The fact that Alabama’s voters have sent a Democrat to the Senate for the first time since Howell Heflin retired in 1997 is a stunner, exceeded in incredibility only by the events that led to it — not least, that the Republican candidate, Roy S. Moore, saw his already prodigious history of controversy grow during the campaign to include allegations that he had molested teenagers.

The least surprising thing about it all may be that the victorious Democrat is Doug Jones.

Before the special election last Tuesday, the largest of Jones’s historical moments, and perhaps still the most consequential, were the successful prosecutions of two of the Klansmen involved in the bombing of the 16th Street Baptist Church in Birmingham, nearly 40 years after the crime. Jones served as lead prosecutor.

Though he continued to be involved in some of Alabama’s highest-profile legal cases in private practice, the church bombing prosecutions were his last work for the federal government until he starts his new job in Washington.

Over the years, Jones, now 63, has remained a rare combination: Part bourbon-sipping Southerner and part New York Yankees-loving Democrat. He has often called in to discuss legal matters with Paul Finebaum, whose radio talk show is akin to a religious service for college football fans in the Southeast, and he has been a long-time friend of former US vice-president Joseph R. Biden, whose 1988 presidential campaign he worked on. Biden returned the favour with a rally appearance in October.

Jones was raised in a George Wallace-supporting family in Fairfield, a suburb of Birmingham built as a company town by US Steel and named for the Connecticut village that a company executive called home. Like pretty much every other breadwinner in Fairfield, Jones’ father worked in the steel mill, eventually rising to a management post.

His youth coincided with the height of the civil rights movement, just outside the city that was its crucible. Jones was a teenager when the first black students arrived at the town’s newly integrated schools. Jones’ efforts to help smooth out the school integration process earned him a 1972 nod as the Kiwanis Club Youth of the Year, his name projected in light on the side of a Birmingham skyscraper.

After graduating from the University of Alabama, Jones went to the Cumberland Law School in Birmingham. There he would cut class to sit in the balcony of the Jefferson County courthouse and watch what he still calls the trial of the century: The prosecution of Robert Chambliss, a Klansman who helped plan the 16th Street Baptist Church bombing that killed four young girls.

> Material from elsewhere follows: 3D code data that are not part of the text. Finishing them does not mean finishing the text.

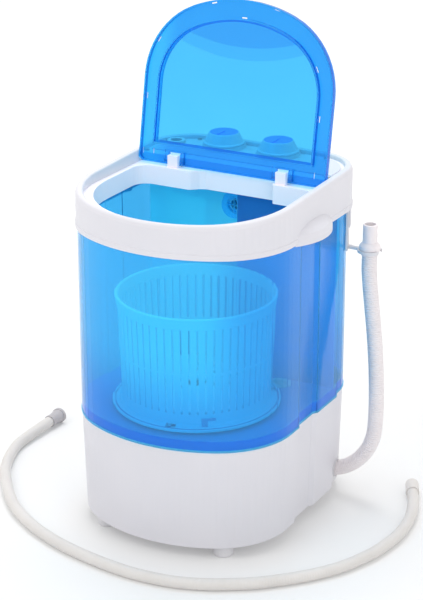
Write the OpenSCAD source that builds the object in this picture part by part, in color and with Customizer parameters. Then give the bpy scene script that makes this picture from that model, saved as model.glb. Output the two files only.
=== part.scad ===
// Mini washing machine with one clear tub, a lift-out spin basket and a hinged lid.
// Front is -Y, the floor is z = 0, and the origin is under the middle of the body.

/* [Body] */
// Width of the top frame without its side handles
frame_w = 331; // [326:1:337]
// Depth from the curved front to the back of the rear cover
body_d = 377; // [370:1:392]
// Radius of the curved front
front_r = 220.6; // [212:0.2:230]
// Radius that blends the front into each side
corner_r = 118.7; // [112:0.2:124]
// Radius of the two rear corners
rear_r = 77; // [66:1:84]
// Height of the feet below the base
foot_h = 18.7; // [12:0.1:26]
// Height of the white base
base_h = 150.3; // [148:0.1:180]
// Height of the clear tub between base and frame
tub_h = 281; // [270:1:330]
// Height of the top frame at the rear
frame_h = 61.5; // [58:0.5:72]
// How much further in the base stands at its lower edge
base_taper = 4; // [0:0.5:8]

/* [Walls] */
// Wall of the clear tub
tub_t = 2.2; // [1.6:0.1:3.2]
// Wall of the white base
base_t = 2.5; // [1.8:0.1:3.5]
// Wall of the top frame
frame_t = 2.4; // [2:0.1:2.8]
// Thickness of the tub's floor
floor_t = 3; // [2:0.1:4]
// Gap between two pieces that seat in each other
fit_gap = 0.3; // [0.2:0.05:0.5]
// Radial clearance of a turning shaft
run_gap = 0.05; // [0.02:0.01:0.09]

/* [Opening and lid] */
// How far the lid's ledge lies below the rear rim
ledge_drop = 19; // [17:0.5:22]
// How far the rim falls from rear to front
rim_drop = 15; // [8:0.5:16]
// Width of the rim beside the lid
rim_side_w = 12.5; // [11:0.5:14]
// Width of the rim in front of the lid
rim_front_w = 8.6; // [8:0.2:10]
// Width of the ledge that the lid lies on
ledge_w = 8.5; // [6:0.5:11]
// Height of the skirt that hangs from the ledge
skirt_h = 28; // [18:1:36]
// Distance of the hinge in front of the frame's back
hinge_in = 120.6; // [116:0.2:125]
// Angle of the lid when it stands open
lid_open = 100; // [92:1:104]
// Gap between the lid and the rim
lid_gap = 1.5; // [1:0.1:2]
// Width of the lid's raised border
lid_border = 24; // [20:1:28]
// Height of the lid's border walls
lid_h = 8.5; // [7.5:0.5:10]
// Thickness of the lid's sheet
lid_t = 2; // [1.6:0.1:2.4]
// Diameter of the two hinge pins
pin_d = 3; // [2.4:0.1:3.2]

/* [Handles] */
// Length of each side handle
handle_l = 112; // [90:1:130]
// How far each handle stands out
handle_out = 17.5; // [12:0.5:20]
// Height of each handle
handle_h = 24; // [20:1:32]

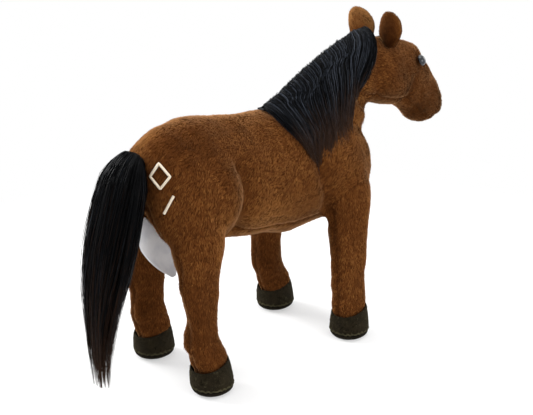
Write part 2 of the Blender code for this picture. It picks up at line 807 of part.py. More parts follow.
def build_ears(horse, head_tree):
    for side, word in ((1, "left"), (-1, "right")):
        above = Vector((side * EAR_OUT, EAR_PLACE, HEAD_HEIGHT + HEAD_LENGTH))
        hit, _, _, _ = head_tree.ray_cast(above, -UP)
        root = hit + UP * EAR_ROOT_GAP
        across = Vector((side * math.cos(EAR_TURN), math.sin(EAR_TURN), 0))
        tip = Vector((side * math.sin(EAR_LEAN_OUT), math.sin(EAR_LEAN_BACK), 1)).normalized()
        front = across.cross(tip) * side
        front = front if front.y < 0 else -front
        horse.pivot(word + "_ear", root + UP * (EAR_ROOT_LIFT / 2))

        def layer(depth):
            rows = []
            for up_share, wide_share in EAR_ROW_SHARES:
                line = []
                for u in EAR_COLUMN_SHARES:
                    cup = EAR_CUP * (0.4 + 0.6 * math.sin(math.pi * up_share))
                    point = root + across * (u * wide_share * EAR_WIDTH / 2)
                    point += tip * (up_share * EAR_HEIGHT) + front * (cup * u * u + depth)
                    if up_share == 0:
                        ground, _, _, _ = head_tree.ray_cast(point + UP * EAR_HEIGHT, -UP)
                        lift = EAR_ROOT_GAP + EAR_ROOT_LIFT * u * u
                        point = Vector((point.x, point.y, max(ground.z + lift, root.z)))
                    line.append(point)
                rows.append(line)
            return rows

        backs = layer(-PILE_THICKNESS / 2 - EAR_LAYER_GAP / 2), layer(-EAR_LAYER_GAP / 2)
        linings = layer(EAR_LAYER_GAP / 2), layer(EAR_LINING_THICKNESS + EAR_LAYER_GAP / 2)
        horse.piece(word + "_ear_back", wall_form(*backs), EAR_PILE, word + "_ear")
        horse.piece(word + "_ear_lining", wall_form(*linings), EAR_PILE, word + "_ear")


def build_mane(horse, flesh):
    """The tape sewn along the crest, and the hair that lies over the right side."""
    places = [
        MANE_START + (MANE_END - MANE_START) * k / (MANE_ROWS - 1) for k in range(MANE_ROWS)
    ]
    lower, upper = PIECE_GAP, PIECE_GAP + MANE_TAPE_THICKNESS

    def on_crest(place, lift):
        above = Vector((0, place, HEAD_HEIGHT + HEAD_LENGTH))
        hit, normal, _, _ = flesh.ray_cast(above, -UP)
        normal.x = 0
        return hit + normal.normalized() * lift

    def tape_row(place, lift):
        half = MANE_TAPE_WIDTH / 2
        return [on_crest(place, lift) + LEFT * (half * u) for u in (1, 0, -1)]

    tape = wall_form([tape_row(y, upper) for y in places], [tape_row(y, lower) for y in places])
    horse.piece("mane_tape", tape, HAIR_TAPE)

    tips = [Vector((0, y * MANE_REACH, z * MANE_HEIGHT)) for y, z in MANE_TIP_SHARES]

    def tip_at(share):
        place = share * (len(tips) - 1)
        k = min(int(place), len(tips) - 2)
        return tips[k].lerp(tips[k + 1], place - k)

    def hair_grid(standoff):
        grid = []
        for number, place in enumerate(places):
            top = on_crest(place, upper + standoff)
            root = on_crest(place, -MANE_THICKNESS)
            end = tip_at(number / (MANE_ROWS - 1))
            beside = MANE_TAPE_WIDTH / 2
            line = [Vector((x, top.y, top.z)) for x in (beside, -beside - MANE_STANDOFF / 2)]
            for down in MANE_COLUMN_SHARES:
                level = root.lerp(end, down)
                hit, normal, _, _ = flesh.ray_cast(level - LEFT * BODY_WIDTH, LEFT)
                if normal.x > 0:
                    normal = -normal
                line.append(hit + normal * (standoff + MANE_STANDOFF))
            grid.append(line)
        return grid

    hair = wall_form(hair_grid(MANE_THICKNESS), hair_grid(SEAM_GAP))
    horse.piece("mane_hair", hair, BLACK_HAIR)


def build_tail(horse, body_tree):
    behind = Vector((0, BODY_LENGTH, TAIL_ROOT_HEIGHT))
    hit, normal, _, _ = body_tree.ray_cast(behind, -BACK)
    if normal.y < 0:
        normal = -normal
    along_rump = Vector((0, -normal.z, normal.y))
    start = hit + normal * PIECE_GAP
    horse.pivot("tail_dock", start + along_rump * DOCK_RADIUS)
    end = start + BACK * DOCK_LENGTH
    horse.pivot("tail", end)
    dock = [
        ring(start, along_rump, DOCK_RADIUS, DOCK_RADIUS, TAIL_SIDES),
        ring(end, UP, DOCK_RADIUS, DOCK_RADIUS, TAIL_SIDES),
    ]
    horse.piece("tail_dock", closed_form(dock), HAIR_TAPE, "tail_dock")
    rows = []
    for out, drop, wide, deep, lean in TAIL_ROW_SHARES:
        angle = math.radians(lean)
        upward = Vector((0, math.cos(angle), math.sin(angle)))
        middle = end + BACK * (PIECE_GAP + out * TAIL_REACH) - UP * (drop * TAIL_DROP)
        rows.append(ring(middle, upward, deep * TAIL_HALF_DEPTH, wide * TAIL_HALF_WIDTH, TAIL_SIDES))
    horse.piece("tail_hair", closed_form(rows), BLACK_HAIR, "tail")


def build_label(horse, body_tree):
    """A blank label hanging from the seam between the buttocks, swung to the right."""
    along = Vector((0, math.cos(LABEL_SEAM_SLOPE), math.sin(LABEL_SEAM_SLOPE)))
    hanging = Vector((0, math.sin(LABEL_SEAM_SLOPE), -math.cos(LABEL_SEAM_SLOPE)))

    def seam_at(across):
        far = Vector((0, LABEL_PLACE, BODY_HEIGHT)) + along * across + hanging * BODY_LENGTH
        hit, _, _, _ = body_tree.ray_cast(far, -hanging)
        return hit + hanging * LABEL_GAP

    horse.pivot("care_label", seam_at(0))
    free = hanging * math.cos(LABEL_SWING) - LEFT * math.sin(LABEL_SWING)
    thick = along.cross(free).normalized() * LABEL_THICKNESS

    def layer(offset):
        return [
            [
                seam_at(u * wide_share * LABEL_WIDTH) + free * (out * LABEL_LENGTH) + offset
                for u in LABEL_COLUMN_SHARES
            ]
            for out, wide_share in LABEL_ROW_SHARES
        ]

    label = wall_form(layer(thick / 2), layer(-thick / 2))
    horse.piece("care_label", label, LABEL_SATIN, "care_label")


def centre_on_floor(horse):
    """Moves the whole horse so that the middle of its box, at the floor, is the origin."""
    bpy.context.view_layer.update()
    graph = bpy.context.evaluated_depsgraph_get()
    places = []
    for made in bpy.data.objects:
        if made.type == "MESH" and not made.hide_render:
            shape = made.evaluated_get(graph)
            places += [shape.matrix_world @ corner.co for corner in shape.data.vertices]
    low = Vector([min(p[axis] for p in places) for axis in range(3)])
    high = Vector([max(p[axis] for p in places) for axis in range(3)])
    middle = (low + high) / 2
    horse.root.location = Vector((-middle.x, -middle.y, -low.z))


def main():
    clear_scene()
    horse = Horse()
    legs = [
        Leg("left_fore", 1, True),
        Leg("right_fore", -1, True),
        Leg("left_hind", 1, False),
        Leg("right_hind", -1, False),
    ]
    leg_spaces = horse.cutter("leg_spaces", joined([leg.arch_cutter() for leg in legs]))
    neck_inside = closed_form(offset_rows(neck_rows(), -PILE_THICKNESS))
    neck_inside = horse.cutter("neck_inside", neck_inside)
    _, ahead, _ = head_frame()
    pivot = head_pivot()
    radius = HEAD_PIVOT_RADIUS + SWING_GAP
    head_space = arch(
        pivot.y, pivot.z, radius, ahead, NECK_LENGTH, NECK_LENGTH, -BODY_WIDTH, BODY_WIDTH
    )
    head_space = horse.cutter("head_space", head_space)
    envelope, core = build_body(horse, leg_spaces, neck_inside)
    build_neck(horse, envelope, core, head_space)
    build_head(horse)
    for leg in legs:
        build_leg(horse, leg)
    body_form = closed_form(body_rows(BODY_SIDES))
    body_tree = tree_of(body_form)
    build_mane(horse, tree_of(joined([body_form, closed_form(neck_rows())])))
    build_tail(horse, body_tree)
    build_label(horse, body_tree)
    centre_on_floor(horse)


main()
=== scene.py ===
"""A standing plush horse: bay pile cloth over a stuffed body, with a long black mane and tail.

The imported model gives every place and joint. The cloth is blown up from the frame's own covers,
the pile and the hair are planted on it as real tufts and strands, and the hooves, eyes, ears, label
and embroidered mark are dressed as the pieces that they are. Lengths are in metres.
"""
import json
import logging
import math
from dataclasses import dataclass
from enum import Enum
from typing import Callable

import bmesh
import bpy
import numpy as np
from mathutils import Matrix, Vector
from mathutils.bvhtree import BVHTree
from mathutils.kdtree import KDTree


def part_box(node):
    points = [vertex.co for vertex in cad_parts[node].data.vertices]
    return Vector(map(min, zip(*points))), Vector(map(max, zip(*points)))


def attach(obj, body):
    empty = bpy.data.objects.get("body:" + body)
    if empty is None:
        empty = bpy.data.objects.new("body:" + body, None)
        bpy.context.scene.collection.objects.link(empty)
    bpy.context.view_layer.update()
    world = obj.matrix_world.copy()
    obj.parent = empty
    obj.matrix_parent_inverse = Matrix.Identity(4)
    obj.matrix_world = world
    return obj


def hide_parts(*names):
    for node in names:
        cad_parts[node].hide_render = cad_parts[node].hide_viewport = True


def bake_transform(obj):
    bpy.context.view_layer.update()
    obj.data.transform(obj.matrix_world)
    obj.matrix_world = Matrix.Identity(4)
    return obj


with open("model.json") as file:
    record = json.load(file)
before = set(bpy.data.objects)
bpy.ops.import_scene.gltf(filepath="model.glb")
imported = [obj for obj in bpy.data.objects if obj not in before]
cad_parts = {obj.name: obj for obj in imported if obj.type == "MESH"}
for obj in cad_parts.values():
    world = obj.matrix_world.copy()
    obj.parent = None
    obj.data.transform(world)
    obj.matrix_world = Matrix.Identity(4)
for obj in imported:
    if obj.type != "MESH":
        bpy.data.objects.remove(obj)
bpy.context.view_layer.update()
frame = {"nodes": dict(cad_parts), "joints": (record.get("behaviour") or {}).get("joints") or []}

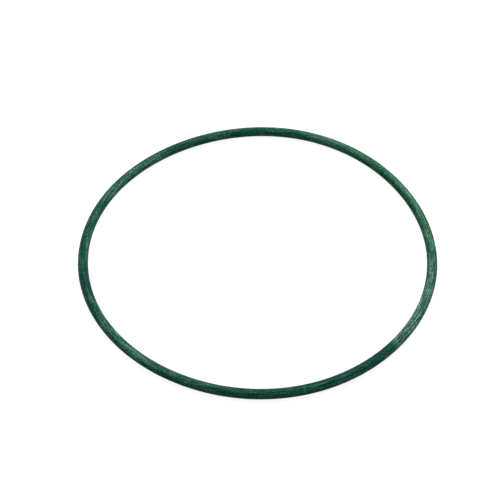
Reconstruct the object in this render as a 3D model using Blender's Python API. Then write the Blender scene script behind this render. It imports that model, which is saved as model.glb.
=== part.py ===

Chambliss was the first man convicted in the bombing case. Bill Baxley, the state attorney general who led the prosecution, knew there were others involved. But with the passage of time and the challenging politics of such a case in Alabama, he feared that the others would never be tried.

After law school, Jones made a name in Birmingham legal circles and among the dwindling community of Alabama Democrats. He spent his first year working for Senator Heflin, a former State Supreme Court chief justice whom he still calls “Judge”. Next came several years as a federal prosecutor in Birmingham, followed by a long stretch as a defence attorney.

After Bill Clinton was re-elected US president in 1996, Jones achieved a long-held ambition when he was nominated and confirmed as United States attorney for the Northern District of Alabama.

His first test was a serious one. An extremist, Eric Robert Rudolph, planted a bomb at an abortion clinic in Birmingham that exploded, killing one person and injuring another. Although Rudolph would not be apprehended until after Jones left office, the investigation revealed Jones to be a skilled political infighter. He resisted a proposal by the FBI director to overhaul the structure of the bombing inquiry and won a compromise after weeks of negotiations.

But the challenge that obsessed him was one that he found out about just before taking office. One morning in 1997, while he was at home waiting for Congress to act on his appointment, he read in the paper that the FBI had reopened the church bombing case.

“It was just chilling,” he said. He told his wife that morning, “Now I know why I’m going back to this office.”

Jones eventually brought charges against two men, Thomas Edwin Blanton Jr. and Bobby Frank Cherry. Acting as specially appointed state prosecutor, he won a murder conviction against Blanton just before he left office in 2001.

Immediately afterward, he decided to run for Heflin’s old seat, then occupied by Jeff Sessions. But money was tight, the terrorist attacks of September 11 had changed the political climate, and he abandoned the campaign before the primary to return to private practice.

The case against Cherry slogged through the court system, and in early 2002, the Alabama state attorney general asked Jones to come back, again as a special state prosecutor, to try the case. He won a conviction in that case, too — but not before creating a souvenir that he still keeps at his law office.

While his team was discussing trial strategy, he used as an impromptu whiteboard a large poster that he found sitting in the office. Notes about the formation of the jury that would convict a Klansman terrorist cover the back of the poster. On the front is a plea to voters to elect Doug Jones to the Senate in 2002.

— New York Times News Service

Alexander Burns and Campbell Robertson are American journalists who cover politics.